Basically yes. We--the chefs have improved substantially about—oh I don't know if improved—. They do a lot of what’s called blonde roux, butter and flour that, you know it’s cooked down but it’s still yellowish; and then they’ll add that as a thickening agent, but they’ll start off with the dark roux. Whether it’s in your fricassee or your chicken stew or whatever else that you’re making. And so there is a combination of, you know, French and Cajun because we use a lot of blonde roux.
Oh so they’ll add a blonde roux at the end of like the gumbo?
While they’re cooking.
The State was filming a commercial in here years ago and there’s a young African American reporter for the--for the station, TV station, and they hired her and all of her family and they were sitting at the table and I guess the message was, you know we do accept blacks and whites—you know, da-da-da. And Debra—Debra--what the hell is her name? She’s written up in—. [Interruption] And she asked me if—she said, Do you mind if I give you a tip? No, not at all. She says, You have a sheen on your shrimp and okra gumbo. Do you know how to get rid of it? No, I said, I wish I did. She said, Well when you’re in the pot—the big pot— all you need is either a teaspoon of Lea & Perrins or vinegar because Lea & Perrins is all vinegar. And sure enough you just put one teaspoon in and, oh, the sheen goes away. [Laughs]
Why wouldn’t you want the sheen?
Oh it looks like--looks like an oil slick. [Laughs] It’s not very appetizing.
But anyhow that--I think that just typified that the blacks are just—I mean not only are they great cooks.
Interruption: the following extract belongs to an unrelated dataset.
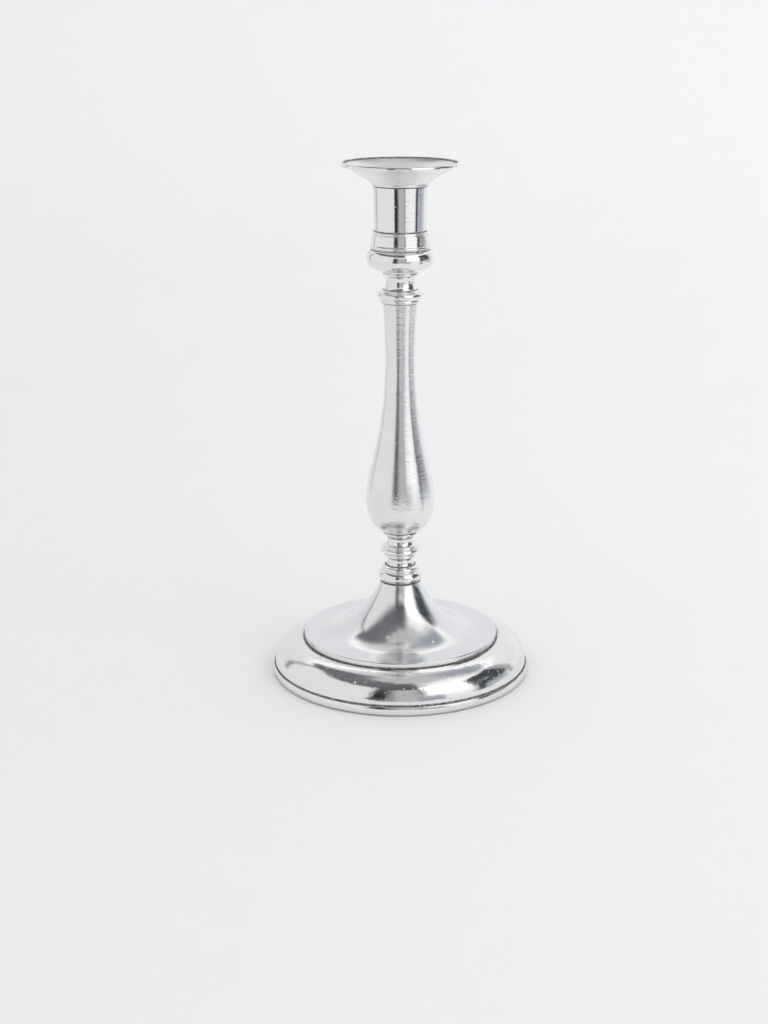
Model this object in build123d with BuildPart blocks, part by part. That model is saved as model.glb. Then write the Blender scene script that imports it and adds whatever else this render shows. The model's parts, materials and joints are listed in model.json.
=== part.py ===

I mean they’re technicians of the food. They’re so—well, and that’s a perfect example. I mean they’re so unselfish about what they know and--and how they use it. Because that’s how they were brought up. They came from the plantation house and then it filtered down into the quarters and in the quarters, you know—so things were tough on them but they ate good— [Laughs] better than the plantation people.
They’ve just brought some—one each of the gumbos and a cup of turtle soup, I’m guessing. And--and it’s interesting to me you serve potato salad. How do you deal with the potato salad? Do you put it in the gumbo or just eat it on the side?
Oh no, I eat mine on the side but just about everybody else puts it in there--puts it in the gumbo.
We were just talking off the recording about the challenges of making your own roux in an operation of this size. Can you talk about that, and also what you told me about the steam kettle?
Yeah. What--as I told you, they use a lot of blonde roux, which is very easy to do because you’re just mixing--until you get a consistency that you’re looking for. To get a darker roux, I mean you really have to cook for an extended period of time and watching it very closely, keeping it from burning. I don't know if you’ve ever had roux pop up on you when you’re making it--cooking it. It will burn you to the bone instantly; it’s like a welding torch. But with the advent of the steam kettle, which you can set, people are able to make acceptable roux. And basically you’re looking for color.
Can you just explain, to go back, what a steam kettle is?
Yeah. Instead of having a direct flame underneath your cooking, what it does is that usually if it’s—there’s a radiance and it’s like a hot water heater. It boils the water and then the water heats the kettle either—whether it’s gas or electric. So what you have is, you don't have a flame perpetuating the heat; it’s just--it’s just water, so not only is it much easier to make your roux but the chances of your burning it are almost remote—and you know you set your temperature. So then all you have to do is watch and keep stirring so that you get a consistent cooking throughout, and then they’ve got it down pat. They have an electric paddle in there while it’s—and that’s really all you need.
They used to do that with pralines years and years ago, and that’s how they made pralines in New Orleans. You had a cooking kettle but they—the flame then was directly under the kettle, this big bakery type operation, rotating, and so it—. Roux has evolved today as basically coloring, primarily. Because blonde roux, for thickening, has taken basically the place of what okra could do, and you don't have to have as much. The other thing is that, you know, while you’re cooking down your stock, your bone or whatever in there, as that’s cooking down you’re boiling the water off. So you have to constantly be adding water. And then you get to the point [where] okay, I have the flavor that I need. I’m taking the chicken out but it’s still not thick enough, you know. What do you do then? And that’s when they add the blonde roux. But you know you have to start with a good color.
You see that oil sheen [pointing at a bowl of gumbo]? That you see in there, people would think that that’s grease. That’s actually the marrow from the bone; that too [gesturing].
That doesn’t look like a bad thing to me actually.
Well yeah. I mean I look for it. When there’s a great, great rice and gravy, which is—you see that it looks like that same sheen or color you see around the edge of an oyster. You know that brown, and it—so whenever that circle comes out, man, you know you’ve got something special. Most people will look at it [and say], Man I ain't eating that greasy crap. [Laughs] And what you’re passing up. And you know you really have to know what you’re looking for when you’re looking at it. I think of Dunbar’s in New Orleans. And they do a great job there, whew.
Yeah, they do. I love their gumbo.
Oh yeah, they’re good. They know what they’re doing.
Well thank you for giving me your time.
I’ll get you something to eat; let me see what’s the special.